The average rate on a 30-year conventional fixed rate mortgage rose to 3.94 percent, excluding fees, during the week ended August 13, 2015, up from 3.91 percent the week before. One year earlier the average rate was higher still at 4.12 percent.
The rise in rates was a product of on-target jobs reports, according to Freddie Mac chief economist Sean Becketti. “The jobs report for July showed that the economy added 215,000 jobs, in line with expectations,” he said in a statement. “Wage growth remains modest at 2.1 percent compared to the same time last year, and another solid if not stellar employment report leaves a potential Fed rate hike on the table for September.”

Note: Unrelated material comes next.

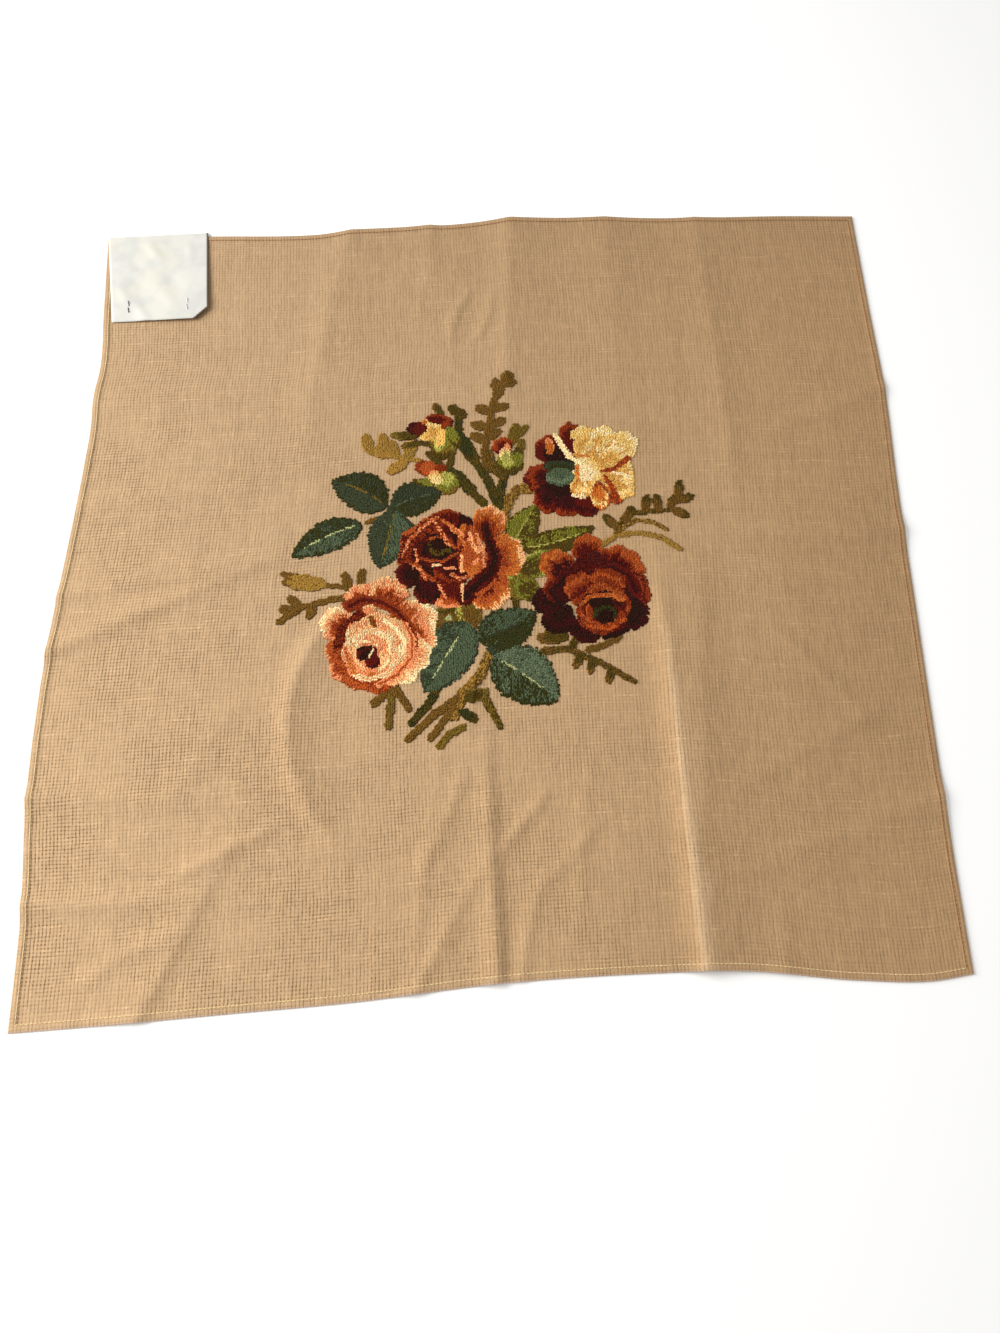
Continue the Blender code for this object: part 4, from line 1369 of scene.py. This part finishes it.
class BuildLabel(bpy.types.Operator):
    """The blank card, folded over the far edge of the canvas"""

    bl_idname = "needlepoint.label"
    bl_label = "Card label"

    def execute(self, context):
        sheet, label = context.scene.needlepoint_sheet, context.scene.needlepoint_label
        under = UNDERSIDE + sheet.hem_thickness
        rows = LABEL_CELLS + LIP_STEPS + 1
        form = bmesh.new()
        bmesh.ops.create_grid(form, x_segments=LABEL_CELLS, y_segments=rows, size=1.0)
        for vertex in form.verts:
            across = (vertex.co.x + 1) / 2
            row = round((vertex.co.y + 1) / 2 * rows)
            x, y, z = label_point(across, min(row / LABEL_CELLS, 1.0), under)
            turn = min(max(row - LABEL_CELLS, 0) / LIP_STEPS, 1.0) * math.pi / 2
            y += LIP_RADIUS * math.sin(turn)
            z -= LIP_RADIUS * (1 - math.cos(turn))
            vertex.co = (x, y, z if row < rows else LIP_FOOT)
        x, y, _ = label_point(1.0, 0.0, under)
        bmesh.ops.bisect_plane(
            form,
            geom=form.verts[:] + form.edges[:] + form.faces[:],
            dist=1e-6,
            plane_co=(x - label.clip, y, 0),
            plane_no=(1, -1, 0),
            clear_outer=True,
        )
        card = add_form("card_label", form, card_finish(label))
        thicken(card, label.thickness)
        ride(card, ["corner_label"])
        return {"FINISHED"}


class BuildStaples(bpy.types.Operator):
    """The clinched legs of the two staples, as they show on the card"""

    bl_idname = "needlepoint.staples"
    bl_label = "Staples"

    def execute(self, context):
        sheet, label = context.scene.needlepoint_sheet, context.scene.needlepoint_label
        finishes = {
            "staple_left": steel_finish("dull_wire", (70, 66, 62), (30, 27, 25), 0.5),
            # the right staple's near-white colour is a painted reflection on the pale wire
            "staple_right": steel_finish("wire_with_painted_reflection", (244, 243, 238), (206, 203, 196), 0.4),
        }
        for name, place in STAPLES.items():
            across = (place.x - LABEL_NEAR_LEFT.x) / (LABEL_NEAR_RIGHT.x - LABEL_NEAR_LEFT.x)
            deep = (place.y - LABEL_NEAR_LEFT.y) / (LABEL_FAR_LEFT.y - LABEL_NEAR_LEFT.y)
            wire = bpy.data.curves.new(name, "CURVE")
            wire.dimensions = "3D"
            wire.bevel_depth = label.wire / 2
            wire.bevel_resolution = 3
            wire.use_fill_caps = True
            for way in (-1, 1):
                leg = wire.splines.new("POLY")
                leg.points.add(LEG_STEPS)
                for step, point in enumerate(leg.points):
                    out = 1 - 0.88 * soft_step(step / LEG_STEPS)
                    reach = way * STAPLE_CROWN / 2 * out
                    lift = label.thickness + label.wire * (0.5 + 0.7 * math.sin(math.pi * min(step / 5, 1)))
                    at = deep + reach / LABEL_DEEP
                    x, y, z = label_point(across, at, UNDERSIDE + sheet.hem_thickness)
                    side = LEG_CROSS * way * (1 - out)
                    drop = LEG_ROOT if step == 0 else 0.0
                    point.co = (x + side, y, z + lift - drop, 1.0)
            holder = bpy.data.objects.new(name, wire)
            context.scene.collection.objects.link(holder)
            shape = bpy.data.meshes.new_from_object(holder.evaluated_get(context.evaluated_depsgraph_get()))
            bpy.data.objects.remove(holder)
            form = bmesh.new()
            form.from_mesh(shape)
            bmesh.ops.remove_doubles(form, verts=form.verts, dist=1e-6)
            ride(add_form(f"{name}_legs", form, finishes[name]), [name])
        return {"FINISHED"}


STEPS = (BuildStage, BuildCanvas, BuildWool, BuildHemStitching, BuildLabel, BuildStaples)
SETTINGS = {
    "needlepoint_sheet": SheetSettings,
    "needlepoint_wool": WoolSettings,
    "needlepoint_hem": HemSettings,
    "needlepoint_label": LabelSettings,
    "needlepoint_stage": StageSettings,
}


class NeedlepointPanel(bpy.types.Panel):
    """Buttons for the pieces, in the order in which they are made"""

    bl_idname = "VIEW3D_PT_needlepoint"
    bl_label = "Needlepoint canvas panel"
    bl_space_type = "VIEW_3D"
    bl_region_type = "UI"
    bl_category = "Needlepoint"

    def draw(self, context):
        for step in STEPS:
            self.layout.operator(step.bl_idname)
        for name in SETTINGS:
            group = getattr(context.scene, name)
            box = self.layout.box()
            for setting in group.bl_rna.properties:
                if setting.identifier not in ("rna_type", "name"):
                    box.prop(group, setting.identifier)


CLASSES = (*SETTINGS.values(), *STEPS, NeedlepointPanel)


def register():
    for made in CLASSES:
        bpy.utils.register_class(made)
    for name, group in SETTINGS.items():
        setattr(bpy.types.Scene, name, PointerProperty(type=group))


def unregister():
    for name in SETTINGS:
        delattr(bpy.types.Scene, name)
    for made in reversed(CLASSES):
        bpy.utils.unregister_class(made)


def main():
    register()
    for step in STEPS:
        group, name = step.bl_idname.split(".")
        getattr(getattr(bpy.ops, group), name)()


if __name__ == "__main__":
    main()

The increase may have been more dramatic if not for the recent Chinese currency woes. “This year’s theme of overseas economic turbulence continues with the focus shifting east to China,” Becketti explained. “Over the past few days the Chinese Yuan has fallen sharply. In the midst of these mixed data mortgage rates inched up, increasing 3 basis points to 3.94 percent.”
During the latest week, rates also jumped on the 15-year fixed rate mortgage and the one-year adjustable rate mortgage. The 15-year FRM carried an average rate of 3.17 percent, up from 3.13 percent the previous week and the one-year ARM rebounded to 2.62 percent, up from 2.54 percent.
What might the future look like for long-term interest rates? Almost impossible to say, according to Becketti. “Headed into the fall, we’ll likely see continued interest rate tension, with dollar appreciation weighing against possible Fed rate hikes leaving the rate outlook clouded.”